For a place that claims to source and make food that their great-grandmothers would recognize, I had to wonder if Great Grandma would approve of the sullen attitude our server gave us.

Probably not.

They were out of the fried quail appetizer we wanted, so we instead ordered a roasted beet salad with homemade farmer's cheese and fried onions and fried green tomatoes so salty even Grandma would look askance.

My grilled pork chops over house-baked beans would have been okay had I not had such magnificent heirloom pork chops a few weeks ago.

Unlike the marbling in those beauties, tonight's were lean and kind of dry.  I have been spoiled by Berkshire/Tamworth chops from Fred and Wilma's progeny.

After a quick stop at the Blue Light Grill, a place I hadn't been to since Chef Lee Gregory was cooking there, we made our way to our ultimate destination for the day: the Jefferson.

Tickets for tonight's Frightened Rabbit show had been procured back in July so I'd been anticipating hearing this Scottish band for months.

They wasted no time kicking into high gear and it was clear what stellar musicians they were from the first song.

"Last time we were here was four or five years ago," lead singer Scott said. "Then we were playing upstairs at a tapas bar."

The funny part was he pronounced it tap-ass, adding to the comedic value of an already-extremely thick Scottish accent.

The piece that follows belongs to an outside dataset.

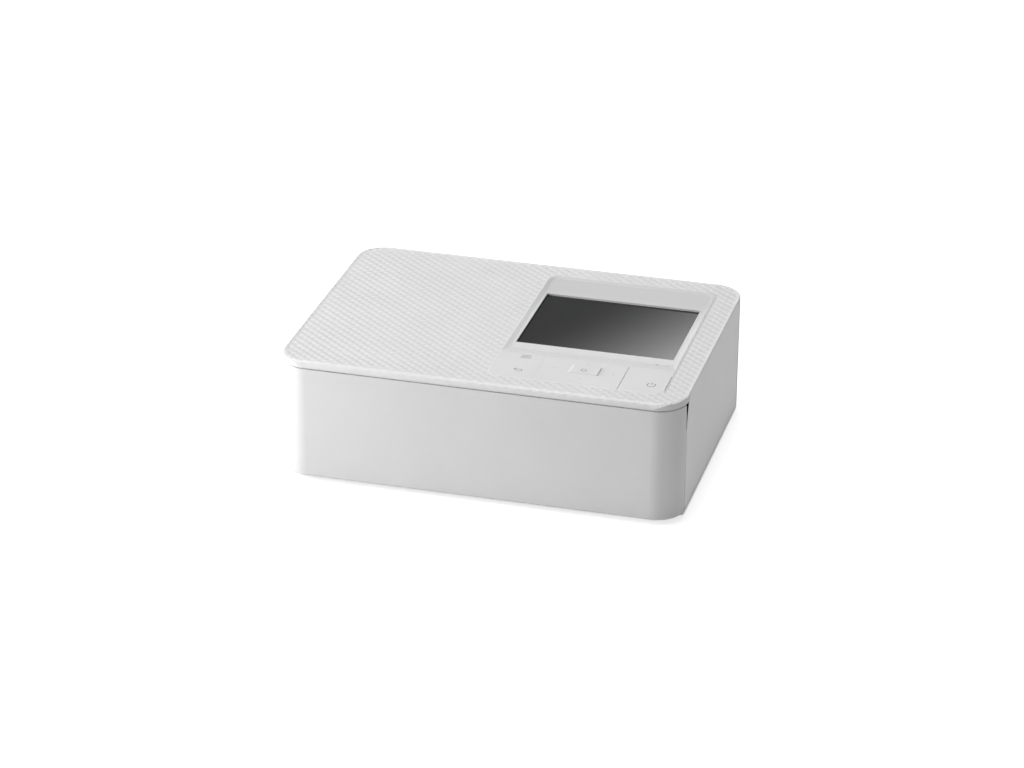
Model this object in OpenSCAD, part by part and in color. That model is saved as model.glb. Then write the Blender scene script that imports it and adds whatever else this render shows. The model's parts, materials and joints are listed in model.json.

That accent, like the song lyrics about life's difficult moments - being alone, drinking more than you should, being with the wrong person- are just part of the Scottish identity, ergo Frightened Rabbit's.

Or, as a friend misheard when I told her who I was going to see, Fried Rabbit.

For a misery-focused band, the songs really rocked and eventually I even saw a kid crowd-surfing, not the kind of thing I ever expected to see at this show.

But you never know what you're going to find when you go exploring and, Hornitos in hand, I was open to pretty much whatever happened.

We're talking about a band who writes gloriously melancholy lyrics like, "You're the shit and I'm knee-deep in it."

If that doesn't sum up life and love, you haven't headed out to explore the right places, my friend.